Two weeks ago my cousin got married. Marriage for us is always a family affair. Anyway, the whole “MACEREN” clan went to the wedding. Every time somebody in the clan gets married, the great patriarchs are always entitled to a “no-time-limit” speech. So my grandfather, the great Atty. Silvino Maceren Jr. gave his famous speech, which I heard for more than a dozen times already. He also gave this speech in my wedding. The speech has already sunk so deep into my mind that I am thinking about writing a book about it.
According to him, the secret to their more than 50 years of marriage with my Lola Patricia is SALT. He usually begins with this story:
There was an old king who one day asked his three daughters one by one if they loved him. The first daughter replied that he loved his father as much as she loves all the gold in the kingdom. The king was so happy to hear how much he was loved by his first daughter. The second daughter said that he loved her father as much she loves all the silver in the kingdom. The king was so delighted with this. Finally he asked his youngest daughter how much she loves him. The youngest daughter replied, “Father, I love you as much as I love salt.” The king was so angry why her youngest daughter compared her love to that only of salt so she banished her to serve in the kitchen.
While serving in the kitchen, the king’s youngest daughter told the cook not to put salt in all the king’s dishes. As the days passed along the king slowly loss his appetite for the food that was served until finally he became very sick. When he asked the cook why the food did not taste as tasty as before, the cook explained that it was his youngest daughter’s instruction not to put salt in all the meal that was served before him. The king was furious so the youngest daughter was summoned. When asked to explain her actions she told her father that she was demonstrating how much she loved him. The king finally understood her daughter’s point. He finally realized that his youngest daughter loved him so much because he cannot live without salt.
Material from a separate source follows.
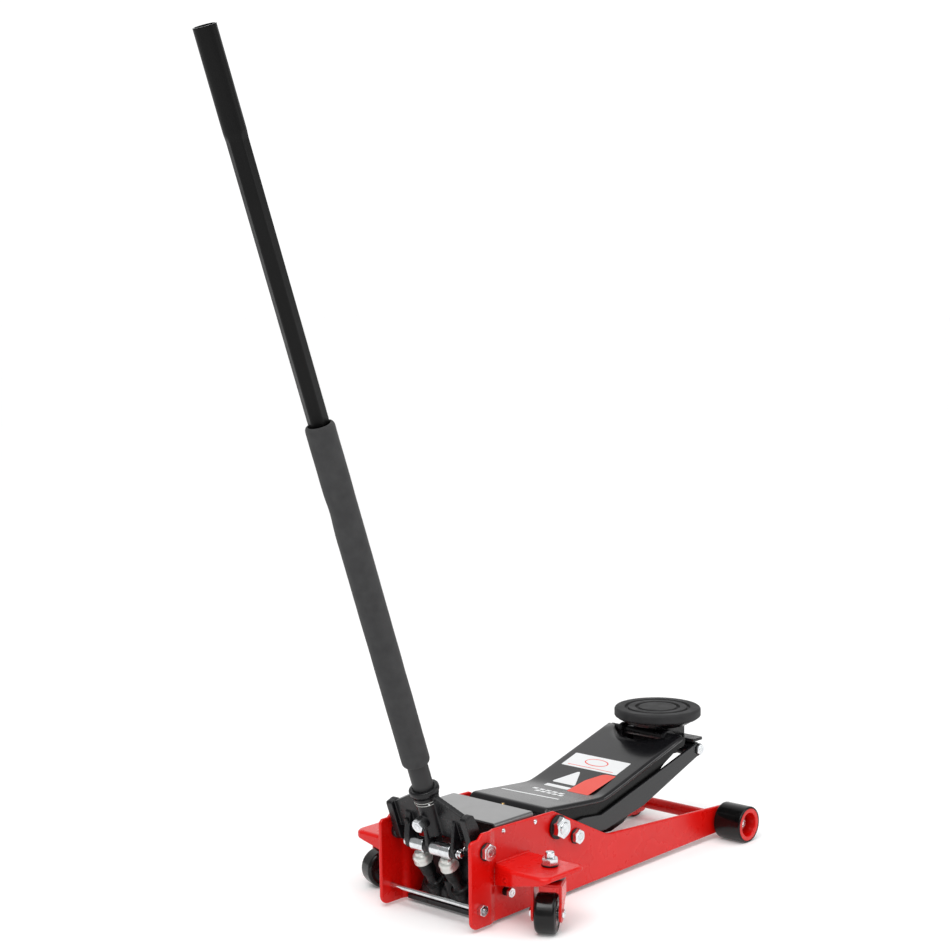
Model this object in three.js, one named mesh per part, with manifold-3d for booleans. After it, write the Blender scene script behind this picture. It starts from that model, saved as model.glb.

My grandfather then continues to explain that the key to a successful and loving marriage therefore is SALT. You have to love you spouse as much as you love salt. He then gives a definition for the acronym S.A.L.T.:
S – Share – When a man and a woman enter into married life, they have to remember that they are considered as one flesh. Each of them must not have a selfish attitude. Each one must share with each other whatever blessings may come to their life. If the husband or wife is invited to a fancy restaurant and taste a good meal, he should plan to bring his or her spouse there someday to share the wonderful experience. Sharing does not only speak about the blessings or the good experiences in life. There should be also a sharing of the burdens and responsibilities in the marriage.
A – Attention – While it is normal for the husband and wife to spend some time with their friends or their interest, they must give the bulk of their attention to each other. Sometimes the wife complains that the husband just comes home and sits in front of the T.V watching sports. Or the husband complains that the wife keeps on chatting with her friends on the phone.
L – Live within your means – Statistics has shown that the number one cause of quarrels between couples is money problems. Before and after marriage, each couple must sit down and set some guidelines as to how money should be handled. In order to avoid any serious conflict, a budget has to be set and expenses should be contained within the budget without also forgetting to set aside some money for emergency savings and investments.
T – Trust – Trust is the most important factor in a marriage. Distrust shatters another person’s confidence. But if spouses continue to trust in each other then they will continue to achieve greater heights.
My grandfather is such a great speech giver that everybody in the room always keeps quite and have their eyes glued at him. My grandmother, also a great speech giver, always gives a follow up speech. Her speech has no outline but it is usually a story of their actual experiences and how SALT has helped keep their marriage together.
The principle of S.A.L.T may be simplistic but it worked for my grandfather and grandmother. It is my hope and my prayer that you will learn something from it and it will work for your marriage too!!!